Saturday, October 22, 2022

INACCESSIBLE TORONTO'S HASSLES

 It seemed such a simple task. Getting Mark my loyal bullmoose son to take me to the grand old Royal York Hotel for the 29th induction luncheon of the Canadian Disability Hall of Fame. I have been on the selection committee from the start before I was hobbled into a wheelchair.

It took four hours and I missed the start thanks to a downtown so snarled with traffic that it might as well have been a Ukrainian city under Russian attack. Plenty of time to look at election signs for an assortment of anonymous candidates. Plenty of time to think that the city traffic is now run so stupidly that all 25 councillors and the mayor should be replaced. Fortunately some have quit and a few, like Stephen Holyday, Mike Colle and Michael Thompson, perhaps deserve to get another crack at saving a city from the woke activists and bureaucratic nincompoops who couldn't run a sandbox in a kindergarten.

Of course parking downtown now requires a second mortgage. Back in 1958 when I first covered luncheons at the Royal York as a hungry cub reporter, I strolled over from the Old Lady of Melinda St., the Tely, and made my way to the gilded caverns. It took a few minute. The Tely vanished in 1971 and the hotel has primped its way through many changes. It took us half an hour from downtown Etobicoke just to get to the western flank. And that was just the start of climbing Everest.

It was silly of us who thought with four degrees and a lifetime of experience downtown that it would be easy to access even a giant hotel. But no western entrance, and the south doors are not accessible supposedly to simple-minded dolts. We actually did get inside with the help of bemused hotel staff and I dragged myself up several flights of grand stairs while Mark lugged up the wheelchair and went off to find some nook that didn't cost a fortune to park.

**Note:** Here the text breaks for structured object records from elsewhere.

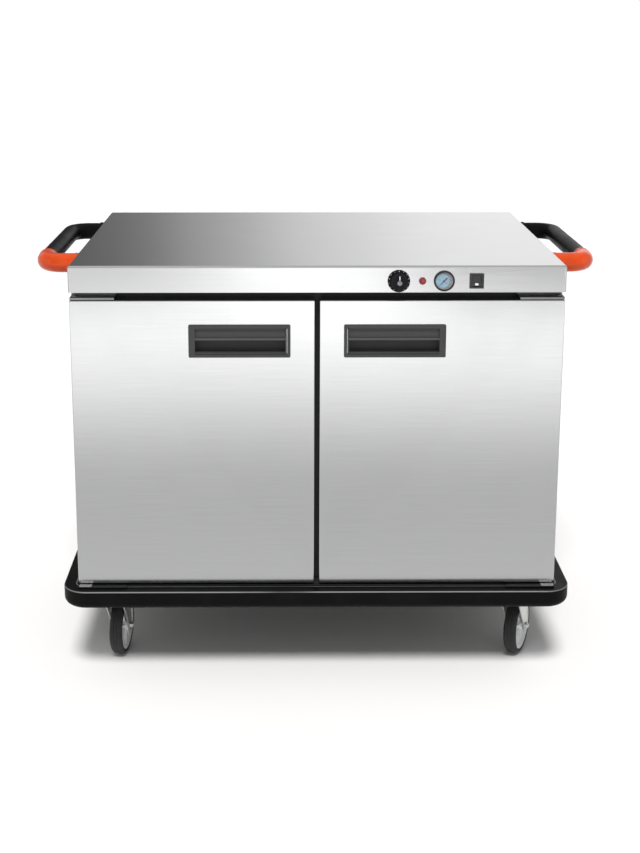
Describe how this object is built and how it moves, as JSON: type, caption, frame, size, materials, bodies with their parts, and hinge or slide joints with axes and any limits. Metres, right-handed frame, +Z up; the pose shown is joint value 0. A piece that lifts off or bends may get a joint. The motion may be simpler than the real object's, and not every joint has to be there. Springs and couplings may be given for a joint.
{
  "type": "food holding cabinet",
  "caption": "Mobile heated food holding cabinet: stainless body with overlay doors, flat worktop, fascia controls, perimeter bumper, side push handles and swivel casters.",
  "frame": {"origin": "on the floor, below the centre of the overall box", "axes": "+X to the right of a person facing the doors, +Y to the back, +Z up"},
  "size_m": [1.186, 0.762, 0.89],
  "materials": {
    "stainless": "satin",
    "liner_steel": "satin",
    "chassis_paint": "satin",
    "bumper_rubber": "satin",
    "insulation": "matte",
    "zinc": "satin",
    "heater": "satin",
    "black_plastic": "satin",
    "orange_plastic": "satin",
    "lamp_red": "gloss",
    "dial_white": "gloss",
    "lens": "gloss",
    "gasket_rubber": "matte",
    "tyre_rubber": "matte",
    "hub_grey": "satin",
    "pedal_black": "satin"
  },
  "bodies": {
    "cabinet": {"back_panel": "stainless", "bumper_ring": "bumper_rubber", "caster_plate_front_left": "zinc", "caster_plate_front_right": "zinc", "caster_plate_rear_left": "zinc", "caster_plate_rear_right": "zinc", "centre_partition": "liner_steel", "chassis_frame": "chassis_paint", "face_frame": "chassis_paint", "heater_cover": "liner_steel", "heating_element": "heater", "inner_liner": "liner_steel", "insulation_jacket": "insulation", "left_handle_bar": "black_plastic", "left_handle_elbow": "orange_plastic", "left_hinge_bottom": "zinc", "left_hinge_top": "zinc", "left_shelf_lower": "zinc", "left_shelf_upper": "zinc", "left_side_panel": "stainless", "pilot_lamp": "lamp_red", "power_inlet": "black_plastic", "right_handle_bar": "black_plastic", "right_handle_elbow": "orange_plastic", "right_hinge_bottom": "zinc", "right_hinge_top": "zinc", "right_shelf_lower": "zinc", "right_shelf_upper": "zinc", "right_side_panel": "stainless", "roof_panel": "stainless", "switch_body": "black_plastic", "thermometer_case": "dial_white", "thermometer_lens": "lens", "thermostat_body": "black_plastic", "worktop": "stainless"},
    "left_door": {"left_door_skin": "stainless", "left_door_inner": "liner_steel", "left_door_gasket": "gasket_rubber", "left_door_pull": "black_plastic"},
    "right_door": {"right_door_skin": "stainless", "right_door_inner": "liner_steel", "right_door_gasket": "gasket_rubber", "right_door_pull": "black_plastic"},
    "thermostat_knob": {"thermostat_knob": "black_plastic"},
    "thermometer_pointer": {"thermometer_needle": "black_plastic"},
    "switch_rocker": {"switch_rocker": "black_plastic"},
    "caster_front_left_swivel": {"caster_fork_front_left": "zinc"},
    "caster_front_left_wheel": {"caster_hub_front_left": "hub_grey", "caster_tyre_front_left": "tyre_rubber"},
    "caster_front_right_swivel": {"caster_fork_front_right": "zinc"},
    "caster_front_right_wheel": {"caster_hub_front_right": "hub_grey", "caster_tyre_front_right": "tyre_rubber"},
    "caster_rear_left_swivel": {"caster_fork_rear_left": "zinc"},
    "caster_rear_left_wheel": {"caster_hub_rear_left": "hub_grey", "caster_tyre_rear_left": "tyre_rubber"},
    "brake_rear_left": {"brake_pedal_rear_left": "pedal_black"},
    "caster_rear_right_swivel": {"caster_fork_rear_right": "zinc"},
    "caster_rear_right_wheel": {"caster_hub_rear_right": "hub_grey", "caster_tyre_rear_right": "tyre_rubber"},
    "brake_rear_right": {"brake_pedal_rear_right": "pedal_black"}
  },
  "joints": [
    {"name": "left_door_hinge", "type": "hinge", "parent": "cabinet", "child": "left_door", "pos_m": [-0.488, -0.334, 0.5156], "axis": [0, 0, -1], "range_deg": [0, 180]},
    {"name": "right_door_hinge", "type": "hinge", "parent": "cabinet", "child": "right_door", "pos_m": [0.488, -0.334, 0.5156], "axis": [0, 0, 1], "range_deg": [0, 180]},
    {"name": "thermostat_turn", "type": "hinge", "parent": "cabinet", "child": "thermostat_knob", "pos_m": [0.163, -0.35, 0.859], "axis": [0, 1, 0], "range_deg": [0, 300]},
    {"name": "thermometer_pointer_turn", "type": "hinge", "parent": "cabinet", "child": "thermometer_pointer", "pos_m": [0.254, -0.35, 0.859], "axis": [0, 1, 0], "range_deg": [0, 250]},
    {"name": "switch_rock", "type": "hinge", "parent": "cabinet", "child": "switch_rocker", "pos_m": [0.319, -0.3475, 0.859], "axis": [1, 0, 0], "range_deg": [0, 14]},
    {"name": "caster_front_left_swivel", "type": "hinge", "parent": "cabinet", "child": "caster_front_left_swivel", "pos_m": [-0.43, -0.265, 0.1448], "axis": [0, 0, 1], "continuous": true},
    {"name": "caster_front_left_roll", "type": "hinge", "parent": "caster_front_left_swivel", "child": "caster_front_left_wheel", "pos_m": [-0.42573, -0.23026, 0.0625], "axis": [0.9925, -0.1219, 0], "continuous": true},
    {"name": "caster_front_right_swivel", "type": "hinge", "parent": "cabinet", "child": "caster_front_right_swivel", "pos_m": [0.43, -0.265, 0.1448], "axis": [0, 0, 1], "continuous": true},
    {"name": "caster_front_right_roll", "type": "hinge", "parent": "caster_front_right_swivel", "child": "caster_front_right_wheel", "pos_m": [0.44479, -0.23328, 0.0625], "axis": [0.9063, -0.4226, 0], "continuous": true},
    {"name": "caster_rear_left_swivel", "type": "hinge", "parent": "cabinet", "child": "caster_rear_left_swivel", "pos_m": [-0.43, 0.265, 0.1448], "axis": [0, 0, 1], "continuous": true},
    {"name": "caster_rear_left_roll", "type": "hinge", "parent": "caster_rear_left_swivel", "child": "caster_rear_left_wheel", "pos_m": [-0.43728, 0.29924, 0.0625], "axis": [0.9781, 0.2079, 0], "continuous": true},
    {"name": "brake_rear_left_press", "type": "hinge", "parent": "caster_rear_left_swivel", "child": "brake_rear_left", "pos_m": [-0.44289, 0.32565, 0.128], "axis": [-0.9781, -0.2079, 0], "range_deg": [0, 12]},
    {"name": "caster_rear_right_swivel", "type": "hinge", "parent": "cabinet", "child": "caster_rear_right_swivel", "pos_m": [0.43, 0.265, 0.1448], "axis": [0, 0, 1], "continuous": true},
    {"name": "caster_rear_right_roll", "type": "hinge", "parent": "caster_rear_right_swivel", "child": "caster_rear_right_wheel", "pos_m": [0.43548, 0.29957, 0.0625], "axis": [0.9877, -0.1564, 0], "continuous": true},
    {"name": "brake_rear_right_press", "type": "hinge", "parent": "caster_rear_right_swivel", "child": "brake_rear_right", "pos_m": [0.4397, 0.32624, 0.128], "axis": [-0.9877, 0.1564, 0], "range_deg": [0, 12]}
  ]
}
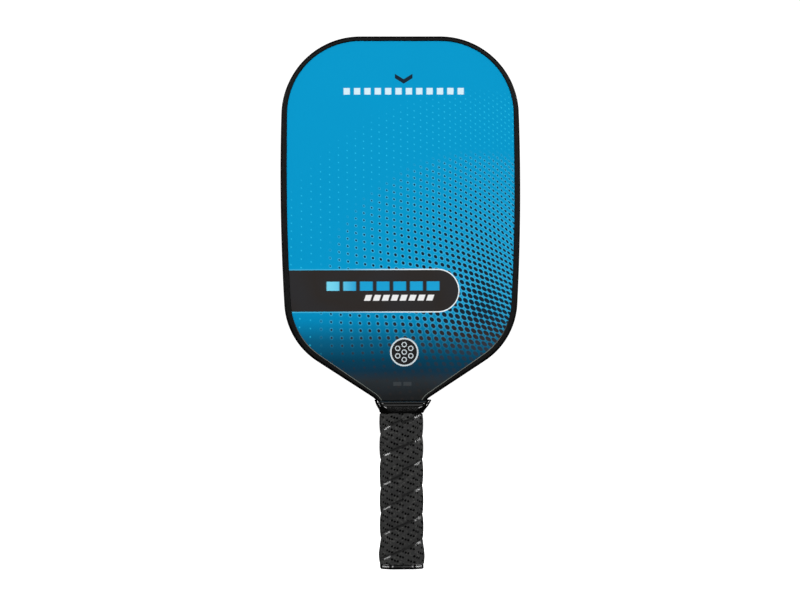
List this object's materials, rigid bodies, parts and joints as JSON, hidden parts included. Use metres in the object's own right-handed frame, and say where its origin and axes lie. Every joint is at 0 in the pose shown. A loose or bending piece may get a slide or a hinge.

I pushed my wheelchair towards the two banks of elevators and finally won the competition to get aboard one by shoving my wheelchair into some giddy thing. Best block I have thrown since my football days at high school and college. Of course the luncheon had started and it didn't matter much because the tables were too close together for a wheelchair and an 86-year-old fart to get through.

Mark finally returned and I found my corner and could concentrate on the heroes of the day. Josh Dueck, Greg Westlake and Lorin MacDonald, stars from the worlds of Paralympics, human rights and hockey who know all about not only being champions at what they do but how to handle the hassles and frustrations of dealing with a giant city and a giant hotel which make such feeble attempts to actually let people moved around.

This hall of fame started with Vim Kochhar, then a senator, who had the inspiration for what we called the Terry Fox Hall of Fame, that great Canadian who ran across the country and into our hearts as he persevered and became an icon for all disabled. Early recipients were Edwin Baker and Rick Hansen. We renamed the hall because of some difficulty with the Fox family and Vim, who can be very persuasive, has had the Tiny Perfect Worship chair it for a year....which has turned into 29 even though David Crombie, still smiling and deaf like me, has the city clamouring for his attention.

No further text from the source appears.